I will avoid saying more to prevent spoilers though in this coming-of-age story Hark’s relationship with Jelt is central. In the course of his adventures he also meets Selphin, a daughter of the local smuggler queen.
Selphin is deaf, what is referred to in the novel as ‘sea-kissed’, as are many on the island who experience hearing loss from diving. As a result “there were so many sea-kissed across the Myriad, virtually all islanders knew some sign language.”
In her end notes Hardinge acknowledges the young reader who had asked if she would ever consider including a deaf character in one of her books and inspired the creation of the ‘sea kissed’. She went on to serve as a consultant for the novel.
‘Deeplight’ was quite a slow burn and it took me a while to feel totally engaged with its characters and story. However, having read other works by Hardinge, I had confidence in her storytelling skills. Indeed, it wasn’t long before I became totally caught up in this powerful story.

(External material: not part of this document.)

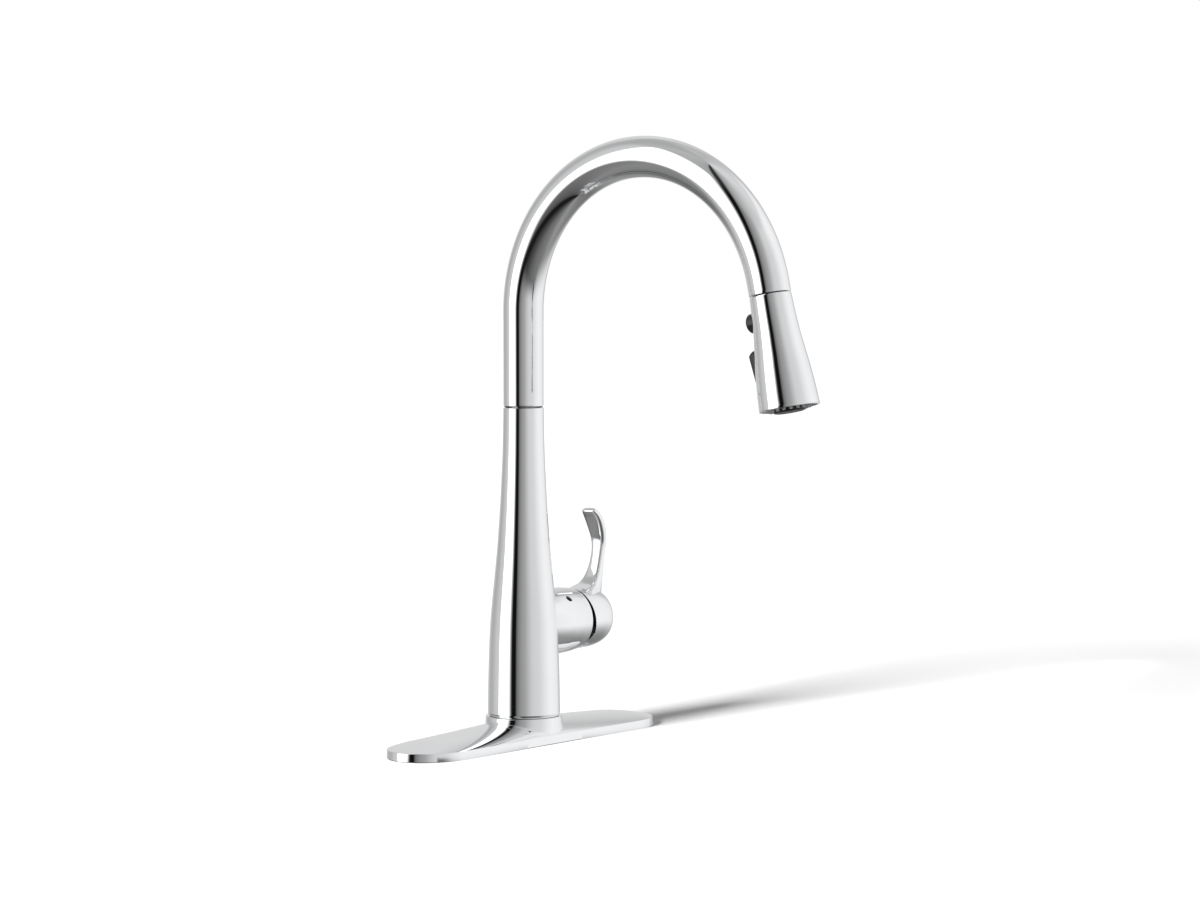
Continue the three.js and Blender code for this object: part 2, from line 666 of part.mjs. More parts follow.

I loved its rich and strange island setting and while marketed as Teen/YA, it is a novel that is sure to appeal to lovers of science fiction/fantasy hybrids of all ages.
The sea gods who once ruled the seas around the island chain of the Myriad are gone, having turned on each other in a frenzy of destruction. There is nothing left of them but the shards and fragments of their existence, known as ‘Godware’. These relics are hugely valued and sought after.
Hark, the main character, scratches a precarious living scavenging the sea and the coast of his island home. Hark is self-serving and opportunistic and yet, somehow, we find ourselves totally on his side, especially when he finds himself struggling to remain loyal to his friend Jelt as it becomes increasingly clear that Jelt’s behaviour is risking the safety of all who inhabit the islands.
This is a vivid, complex visualisation of a world in which Hark - with the dubious support of the ‘sea-kissed’ Selphin and a frail, ancient priest – must travel to the undersea domain of the dead gods in order to save the islands from a catastrophic fate, a journey that will force him to question the very heart of everything he values.
Hark is a worthy successor to Mosca from ‘Fly by Night’, Triss from ‘Cuckoo Song’ and Makepeace from ‘A Skinful of Shadows’, all complex, many layered creations that demonstrate the author’s skill in creating utterly memorable characters existing within beautifully constructed alternative worlds. Fabulous!